Based on the TraceEvent() calls, every process in this program emits a custom event when it begins a new phase in sorting. These events make the kernel event trace easier to navigate, by allowing you to quickly find when a given process began a particular phase, within the timeline of all events.

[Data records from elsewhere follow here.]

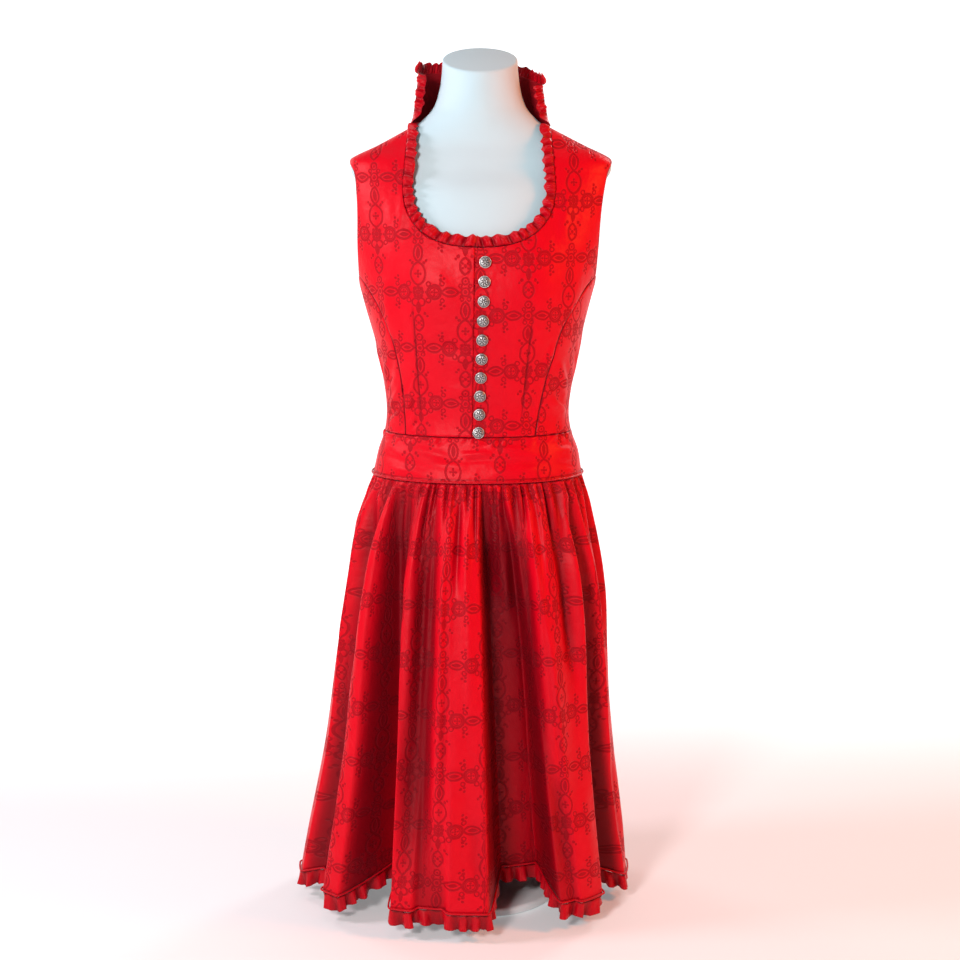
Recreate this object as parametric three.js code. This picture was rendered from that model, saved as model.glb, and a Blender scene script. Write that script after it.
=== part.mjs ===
// A sleeveless dirndl with a stand-up back collar, filled out by a plain limbless dress form on a pole and base.
// Millimetres, +Z up. The front faces -Y and +X points to the wearer's left. The origin is the centre of the
// underside of the base. Every cloth piece is a thin wall whose points lie on one of three surfaces: the body
// surface (bodice and waistband), the collar surface and the skirt surface.
import * as THREE from 'three';

// --- Driving sizes -----------------------------------------------------------------------------------------
const WALL = 1.6; // cloth
const THIN_WALL = 1.2; // ruffles and frills
const SEAM = 0.3; // gap between neighbouring pieces
const BAND_BOTTOM = 615;
const BAND_TOP = 676;
const UNDERARM = 874;
const SHOULDER_TIP = 1046;
const NECK_POINT = 1089;
const NECKLINE = { middle: -1, bottom: 930, halfWidth: 102, height: 85, square: 2.5, neckHalfWidth: 95 };
// Where the right front ends, how much of the left one lies under it, and the share of the left neckline there.
const OVERLAP_EDGE = { topX: -7, bottomX: -11, tuck: 10, frillStart: 0.026 };
const OVERLAP = { lift: 2.6, ramp: 46 }; // how the right front rises over the left one
const ARMHOLE = { frontDepth: 46, backDepth: 50 };
const BUST = { x: 82, z: 874, lift: 9, wide: 42, tall: 58 };
const FRILL = { width: 16, period: 13, wave: 2.4, lift: 3.6, edgeWave: 0.7 };
const HEM = { lobe: 15, recessRise: 0.27, ruffle: 23, period: 20, wave: 4.2, edgeWave: 1.2 };
const GATHERS = { count: 44, depth: 5.2, start: 1.3, rise: 34, shortest: 120, longest: 330 };
const BUTTONS = { count: 10, topZ: 911, bottomZ: 682, topX: 7, bottomX: -2, radius: 8 };
const PIPING_RADIUS = 1.3;
const FORM = { inset: 4.6, shoulderInset: 5.3, shoulderFrontInset: 13, shoulderBackInset: 22, hipInset: 14, columns: 24 };
const FORM_NECK = { frontInset: 6, rise: 21 }; // where the chest runs up into the neck, over the neckline
const FORM_HALF_WIDTH = { armhole: 160, shoulder: 200 }; // limits of its half width
const POLE_RADIUS = 15;
const BASE = { radius: 112, height: 12, edge: 4, boss: 26, bossHeight: 30 };

// Level sections of the body surface. left and right are the half widths on the wearer's right (-X) and
// left (+X), front and back the depths, square how far the outline is from an ellipse (2).
const BODY_SECTIONS = [
  { z: 590, left: 160, right: 152, front: 116, back: 112, square: 2.15 },
  { z: 615, left: 150, right: 143, front: 110, back: 106, square: 2.15 },
  { z: 648, left: 142, right: 137, front: 101, back: 97, square: 2.15 },
  { z: 676, left: 133, right: 127, front: 94, back: 89, square: 2.15 },
  { z: 706, left: 130, right: 124, front: 93, back: 87, square: 2.15 },
  { z: 750, left: 135, right: 130, front: 101, back: 93, square: 2.15 },
  { z: 800, left: 145, right: 139, front: 113, back: 100, square: 2.2 },
  { z: 850, left: 159, right: 151, front: 120, back: 104, square: 2.2 },
  { z: 899, left: 171, right: 164, front: 119, back: 106, square: 2.2 },
  { z: 940, left: 178, right: 173, front: 112, back: 106, square: 2.2 },
  { z: 997, left: 182, right: 182, front: 94, back: 101, square: 2.2 },
  { z: 1028, left: 181, right: 184, front: 78, back: 94, square: 2.2 },
  { z: 1046, left: 178, right: 180, front: 68, back: 88, square: 2.15 },
  { z: 1066, left: 138, right: 141, front: 57, back: 81, square: 2.1 },
  { z: 1089, left: 95, right: 96, front: 47, back: 75, square: 2.05 },
];

// The collar leans in slightly as it rises. Only its sides and back are used.
const COLLAR_SECTIONS = [
  { z: 1089, left: 94, right: 95, front: 47, back: 75, square: 2.05 },
  { z: 1125, left: 88, right: 88, front: 47, back: 71, square: 2.1 },
  { z: 1168, left: 83, right: 82, front: 47, back: 72, square: 2.1 },
];
const COLLAR_HEIGHTS = { left: 73, back: 78, right: 58 };

// The outermost reach of the skirt, before its folds sink in.
const SKIRT_SECTIONS = [
  { z: 15, left: 264, right: 214, front: 196, back: 188, square: 2.1 },
  { z: 85, left: 251, right: 208, front: 186, back: 183, square: 2.1 },
  { z: 229, left: 222, right: 191, front: 172, back: 172, square: 2.1 },
  { z: 372, left: 202, right: 178, front: 159, back: 158, square: 2.1 },
  { z: 477, left: 184, right: 169, front: 146, back: 143, square: 2.1 },
  { z: 546, left: 175, right: 158, front: 133, back: 130, square: 2.1 },
  { z: 590, left: 162, right: 151, front: 121, back: 117, square: 2.12 },
  { z: 615, left: 150, right: 143, front: 110, back: 106, square: 2.15 },
];

// The large folds: where each valley lies round the skirt in degrees from the front at the hem and at its
// top, its half width in degrees at the hem, how deep it is there, and the height where it begins.
const VALLEY_SHAPE = { fallPower: 0.8, wallShare: 0.84, topWidth: 0.55 };
const VALLEYS = [
  { hem: -73, top: -66, halfWidth: 9, depth: 30, start: 585 },
  { hem: -46, top: -49, halfWidth: 15, depth: 100, start: 600 },
  { hem: -20, top: -22, halfWidth: 8, depth: 9, start: 590 },
  { hem: 19, top: 4, halfWidth: 16, depth: 104, start: 600 },
  { hem: 37, top: 22, halfWidth: 7, depth: 8, start: 560 },
  { hem: 66, top: 60, halfWidth: 11, depth: 42, start: 590 },
  { hem: 101, top: 99, halfWidth: 10, depth: 30, start: 560 },
  { hem: 127, top: 124, halfWidth: 14, depth: 66, start: 600 },
  { hem: 156, top: 152, halfWidth: 12, depth: 48, start: 570 },
  { hem: 184, top: 186, halfWidth: 15, depth: 78, start: 600 },
  { hem: 213, top: 210, halfWidth: 11, depth: 42, start: 550 },
  { hem: 240, top: 239, halfWidth: 14, depth: 70, start: 600 },
  { hem: 263, top: 264, halfWidth: 8, depth: 22, start: 540 },
];

// Neck of the form above the shoulders; lean is how much each ring rises towards its back.
const NECK_RINGS = [
  { z: 1101, left: 76, right: 76, front: 42, back: 58, lean: 0 },
  { z: 1116, left: 63, right: 63, front: 42, back: 54, lean: 0.08 },
  { z: 1140, left: 55, right: 55, front: 44, back: 50, lean: 0.2 },
  { z: 1165, left: 51.5, right: 51.5, front: 46, back: 47, lean: 0.34 },
  { z: 1177, left: 51, right: 51, front: 47, back: 46, lean: 0.42 },
  { z: 1180, left: 48.5, right: 48.5, front: 44.5, back: 43.5, lean: 0.42 },
];
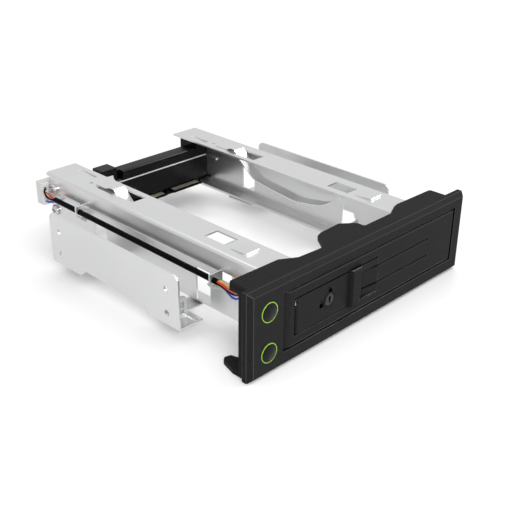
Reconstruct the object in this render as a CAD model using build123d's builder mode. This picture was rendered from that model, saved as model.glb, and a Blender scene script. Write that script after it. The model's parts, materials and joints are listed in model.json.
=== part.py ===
from build123d import *
import math
import os

os.makedirs("parts", exist_ok=True)

# Millimetres. X to the right seen from the front, Y to the rear, Z up.
# Origin: middle of the width, rear face of the bezel, bottom edge of the bezel.

# Bezel plate
bezel_width = 148.5
bezel_height = 41.6
bezel_depth = 4.8
bevel_inset = 1.9
bevel_depth = 2.3
skirt_wall = 2.0
skirt_inset = 1.65
skirt_side_x = bezel_width / 2 - skirt_inset
skirt_side_depth = 3.6
skirt_side_top = 37.0
skirt_corner_drop = 3.2
skirt_corner_depth = 9.6
skirt_corner_round = 1.9
skirt_root = 0.4
top_lobe_round = 1.4
bottom_lobe_round = 0.9
top_skirt_outline = [
    (-skirt_side_x, -0.4), (-skirt_side_x, 8.6), (-skirt_side_x + 1.6, 9.9), (-44.1, 9.3),
    (-36.4, 4.8), (-21.9, 3.8),
    (-15.5, 12.7), (-11.8, 14.1), (1.1, 14.7), (7.7, 9.4), (7.6, 5.1), (26.7, 5.1),
    (34.5, 8.8), (37.9, 9.6), (skirt_side_x - 9.0, 9.0), (skirt_side_x - 9.0, -0.4),
]
bottom_skirt_outline = [
    (-skirt_side_x, -0.4), (-skirt_side_x, 7.0), (-skirt_side_x + 2.2, 14.6),
    (-skirt_side_x + 4.0, 16.0), (-skirt_side_x + 7.0, 15.2), (-skirt_side_x + 8.6, 9.3),
    (-44.1, 9.3), (-36.4, 4.8), (26.7, 5.1), (37.9, 9.6), (skirt_side_x - 9.0, 9.0),
    (skirt_side_x - 2.0, 4.0), (skirt_side_x - 2.0, -0.4),
]

# Door and its opening
opening_left_inset = 19.35
opening_right_inset = 7.65
opening_drop = 6.1
opening_left = -bezel_width / 2 + opening_left_inset
opening_right = bezel_width / 2 - opening_right_inset
opening_bottom = 7.5
opening_top = bezel_height - opening_drop
door_gap = 0.3
door_thickness = 4.0
door_edge_slope = 3.6
door_edge_drop = 1.3
door_lip_slope = 0.9
nose_slot_front = -2.95
hinge_inset = 2.3
hinge_x = opening_right - hinge_inset
barrel_radius = 2.0
hinge_y = -bezel_depth + barrel_radius
hinge_pin_radius = 0.8
hinge_clearance = 0.05
hinge_pin_bottom = 4.5
hinge_pin_drop = 3.2
hinge_pin_top = bezel_height - hinge_pin_drop
pin_end_gap = 0.1
pin_chamfer = 0.2

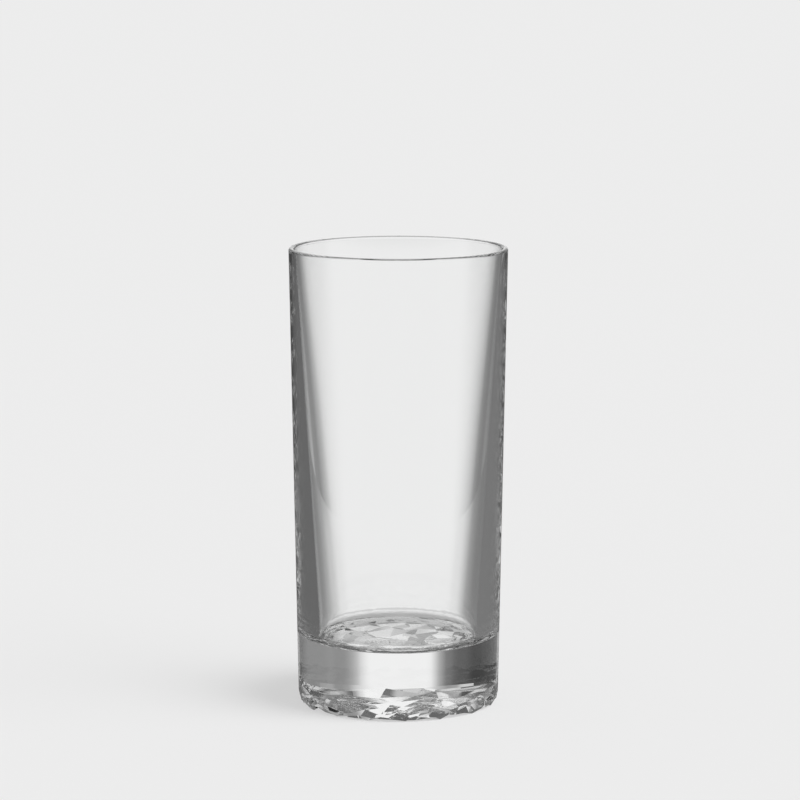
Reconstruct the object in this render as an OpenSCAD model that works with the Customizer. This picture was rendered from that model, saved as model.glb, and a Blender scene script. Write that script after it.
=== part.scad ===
/* [Outer form] */
// Height from the table to the top of the lip
height = 150; // [120:1:180]
// Outer diameter at the lip
lip_d = 71.2; // [62:0.2:84]
// Outer diameter at the foot
foot_d = 65.8; // [58:0.2:78]
// Small bevel round the bottom edge, left between the corner cuts
foot_bevel = 0.5; // [0.2:0.1:1]

/* [Bowl] */
// Wall at the lip
lip_wall = 1.85; // [1.4:0.05:3]
// Wall where the bowl meets its floor
floor_wall = 7.3; // [4:0.1:9]
// Solid glass under the middle of the bowl
base_h = 21.3; // [15:0.1:30]
// Radius of the corner between the bowl's side and its floor
floor_round = 3.2; // [1.5:0.1:6]

/* [Cut underside] */
// Depth of the deepest dimple in the underside
dimple_h = 2.4; // [1:0.1:4]
// Length of the longest dimple
dimple_l = 17.6; // [12:0.2:22]
// How far up the outside the tallest corner cut reaches
corner_h = 5.6; // [2:0.1:8]

/* [Hidden] */
$fn = 180;
lip_r = lip_d / 2;
foot_r = foot_d / 2;
bead_r = lip_wall / 2;
bead_z = height - bead_r;
overrun = 2;

// Outer radius at a height z
function outer_r(z) = foot_r + (lip_r - foot_r) * z / bead_z;
// Wall thickness at a height z, thick at the floor and thin at the lip
function wall_at(z) = floor_wall + (lip_wall - floor_wall) * (z - base_h) / (height - base_h);
// Radius of the bowl at a height z
function bowl_r(z) = outer_r(z) - wall_at(z);

// The four-sided dimples of the underside. Each has its direction, its distance from the middle as
// a share of the foot's radius, its length and width as shares of the longest length, its depth as a
// share of the deepest, how far its point leans as a share of half its length, and its own turn.
dimple_shares = [
    [359, 0.06, 1.00, 0.80, 0.90,  0.38,  36],
    [ 14, 0.37, 0.93, 0.73, 0.82,  0.32, -41],
    [ 82, 0.36, 0.87, 0.80, 0.99, -0.45,  33],
    [133, 0.32, 0.98, 0.73, 0.95,  0.38,  34],
    [198, 0.36, 0.93, 0.74, 0.88,  0.36,   5],
    [263, 0.32, 0.90, 0.76, 0.89, -0.23,  27],
    [317, 0.37, 0.91, 0.79, 0.97, -0.29,  43],
    [359, 0.63, 0.93, 0.64, 0.86, -0.51, -23],
    [ 32, 0.63, 0.97, 0.70, 0.73, -0.48, -49],
    [ 69, 0.64, 0.92, 0.59, 0.84, -0.37, -12],
    [101, 0.67, 0.80, 0.72, 0.97,  0.60, -48],
    [131, 0.67, 0.91, 0.66, 0.71, -0.29, -24],
    [171, 0.63, 0.85, 0.57, 0.73, -0.21, -13],
    [202, 0.62, 0.91, 0.71, 0.74,  0.27, -35],
    [238, 0.66, 0.84, 0.59, 0.91, -0.47, -11],
    [266, 0.61, 0.81, 0.58, 0.84,  0.30,  20],
    [296, 0.66, 0.91, 0.61, 0.75, -0.25,  -2],
    [333, 0.65, 0.81, 0.60, 0.96, -0.23,  -9],
    [  7, 0.90, 0.68, 0.53, 0.77, -0.34, 109],
    [ 33, 0.92, 0.76, 0.54, 0.54, -0.57,  89],
    [ 50, 0.91, 0.63, 0.54, 0.52, -0.49,  81],
    [ 76, 0.90, 0.73, 0.56, 0.75, -0.52, 110],
    [ 93, 0.92, 0.80, 0.58, 0.62, -0.55,  93],
    [116, 0.91, 0.74, 0.55, 0.52, -0.60, 108],
    [137, 0.91, 0.77, 0.54, 0.62, -0.41,  91],
    [156, 0.90, 0.62, 0.59, 0.53,  0.30,  67],
    [177, 0.92, 0.66, 0.48, 0.75,  0.40,  78],
    [199, 0.91, 0.75, 0.57, 0.71, -0.55,  84],
    [221, 0.91, 0.65, 0.53, 0.73, -0.48, 112],
    [241, 0.90, 0.71, 0.50, 0.56,  0.35,  91],
    [264, 0.92, 0.79, 0.55, 0.59, -0.31,  95],
    [285, 0.91, 0.69, 0.55, 0.66, -0.36,  75],
    [307, 0.91, 0.78, 0.57, 0.78, -0.38,  96],
    [328, 0.93, 0.81, 0.56, 0.56,  0.30, 100],
    [349, 0.92, 0.63, 0.49, 0.72, -0.36, 104],
];

// The corner cuts round the foot. Each has its direction, its height as a share of the tallest,
// and how steeply it slopes, in degrees.
corner_shares = [
    [  3, 0.62, 77],
    [ 19, 0.84, 79],
    [ 33, 0.48, 80],
    [ 48, 0.70, 76],
    [ 64, 0.40, 74],
    [ 80, 0.30, 74],
    [ 97, 0.34, 72],
    [113, 0.44, 75],
    [129, 0.74, 79],
    [144, 0.52, 77],
    [158, 0.86, 80],
    [174, 0.60, 76],
    [189, 0.92, 81],
    [203, 0.50, 77],
    [216, 0.86, 80],
    [230, 0.98, 82],
    [242, 0.60, 77],
    [253, 0.94, 81],
    [263, 0.56, 77],
    [274, 0.84, 81],
    [285, 0.50, 75],
    [297, 1.00, 80],
    [310, 0.62, 76],
    [323, 0.88, 82],
    [337, 0.54, 77],
    [350, 0.76, 80],
];

// Half the outline of the outside, from the table to the lip
module outer_outline() {
    polygon([
        [0, 0],
        [foot_r - foot_bevel, 0],
        [outer_r(foot_bevel), foot_bevel],
        [outer_r(bead_z), bead_z],
        [0, bead_z],
    ]);
}

// Half the outline of the bowl, with its round lower corner
module bowl_outline() {
    corner_z = base_h + floor_round;
    corner_x = bowl_r(corner_z) - floor_round;
    polygon([
        [0, base_h],
        [corner_x, base_h],
        [corner_x, corner_z],
        [bowl_r(corner_z), corner_z],
        [bowl_r(height + overrun), height + overrun],
        [0, height + overrun],
    ]);
    translate([corner_x, corner_z])
        circle(r = floor_round);
}

// The round bead that finishes the lip
module lip_bead() {
    rotate_extrude()
        translate([lip_r - bead_r, bead_z])
            circle(r = bead_r, $fn = 48);
}

// A four-sided pit with its point up, where two V-shaped bars cross
module dimple(turn, out_share, length_share, width_share, depth_share, lean_share, spin) {
    half_l = dimple_l * length_share / 2;
    half_w = dimple_l * width_share / 2;
    depth = dimple_h * depth_share;
    lean = half_l * lean_share;
    grow = (depth + overrun) / depth;
    rotate([0, 0, turn])
        translate([foot_r * out_share, 0, 0])
            rotate([0, 0, spin])
                intersection() {
                    rotate([90, 0, 0])
                        linear_extrude(height = 2 * (half_w * grow + overrun), center = true)
                            polygon([
                                [lean, depth],
                                [lean - (half_l + lean) * grow, -overrun],
                                [lean + (half_l - lean) * grow, -overrun],
                            ]);
                    translate([lean, 0, 0])
                        rotate([90, 0, 90])
                            linear_extrude(height = 4 * half_l * grow, center = true)
                                polygon([
                                    [0, depth],
                                    [-half_w * grow, -overrun],
                                    [half_w * grow, -overrun],
                                ]);
                }
}

// A flat cut that takes off part of the bottom corner
module corner_cut(turn, height_share, slope) {
    rotate([0, 0, turn])
        translate([foot_r, 0, corner_h * height_share])
            rotate([0, -slope, 0])
                translate([-foot_r, -foot_r, -foot_r])
                    cube([foot_d, foot_d, foot_r]);
}

// The whole glass, pressed in one piece
module tumbler() {
    color([0.93, 0.95, 0.95, 0.4])
        difference() {
            union() {
                rotate_extrude()
                    difference() {
                        outer_outline();
                        bowl_outline();
                    }
                lip_bead();
            }
            for (d = dimple_shares)
                dimple(d[0], d[1], d[2], d[3], d[4], d[5], d[6]);
            for (c = corner_shares)
                corner_cut(c[0], c[1], c[2]);
        }
}

tumbler();
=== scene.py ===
import bpy
import math
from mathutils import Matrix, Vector


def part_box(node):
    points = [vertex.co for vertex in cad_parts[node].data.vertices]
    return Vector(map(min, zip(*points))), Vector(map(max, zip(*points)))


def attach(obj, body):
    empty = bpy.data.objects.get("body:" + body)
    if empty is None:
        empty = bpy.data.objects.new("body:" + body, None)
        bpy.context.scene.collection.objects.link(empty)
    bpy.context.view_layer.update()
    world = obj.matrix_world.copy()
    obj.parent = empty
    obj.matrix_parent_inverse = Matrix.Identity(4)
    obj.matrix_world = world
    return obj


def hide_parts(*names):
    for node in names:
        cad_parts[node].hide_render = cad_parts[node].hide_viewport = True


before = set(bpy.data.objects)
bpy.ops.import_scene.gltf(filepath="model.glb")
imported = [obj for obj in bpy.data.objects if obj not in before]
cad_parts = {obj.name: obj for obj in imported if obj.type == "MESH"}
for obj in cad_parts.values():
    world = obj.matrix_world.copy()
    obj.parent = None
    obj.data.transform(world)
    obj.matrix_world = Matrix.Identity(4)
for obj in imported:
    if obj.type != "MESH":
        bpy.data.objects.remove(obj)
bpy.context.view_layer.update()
lowCorner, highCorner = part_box("tumbler")
glassHeight = highCorner.z
lipRadius = (highCorner.x - lowCorner.x) / 2


# camera: the photograph's view, a long lens a little above the glass
cameraSetup = {
    "lens": 147.85,  # mm
    "sensor": 36,  # mm
    "farthest": 60,
    "distance": 1.06,
    "height": 0.266,
    "aside": 0.00055,
    "pitch": 8.912,  # degrees below level
}


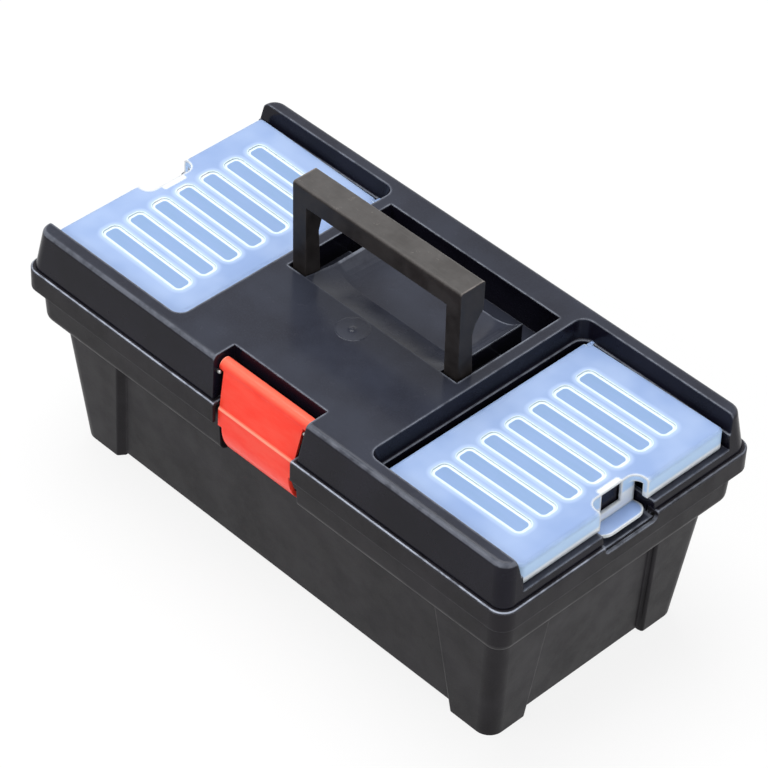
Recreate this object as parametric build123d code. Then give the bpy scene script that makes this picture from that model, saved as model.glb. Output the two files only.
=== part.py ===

Aside from the custom events, our program emits only:
  • thread events for entry into the Ready, Running, Send, Receive, and Reply states
  • communication events for message Send, Receive, Reply, and Error calls

If you want even more control over kernel event logging, you can manage the kernel buffers by issuing commands to allocate memory for them, specify the mode for writing kernel events into them, and flush their contents when needed. These advanced steps are explained in Using TraceEvent() to control tracing in the System Analysis Toolkit User's Guide.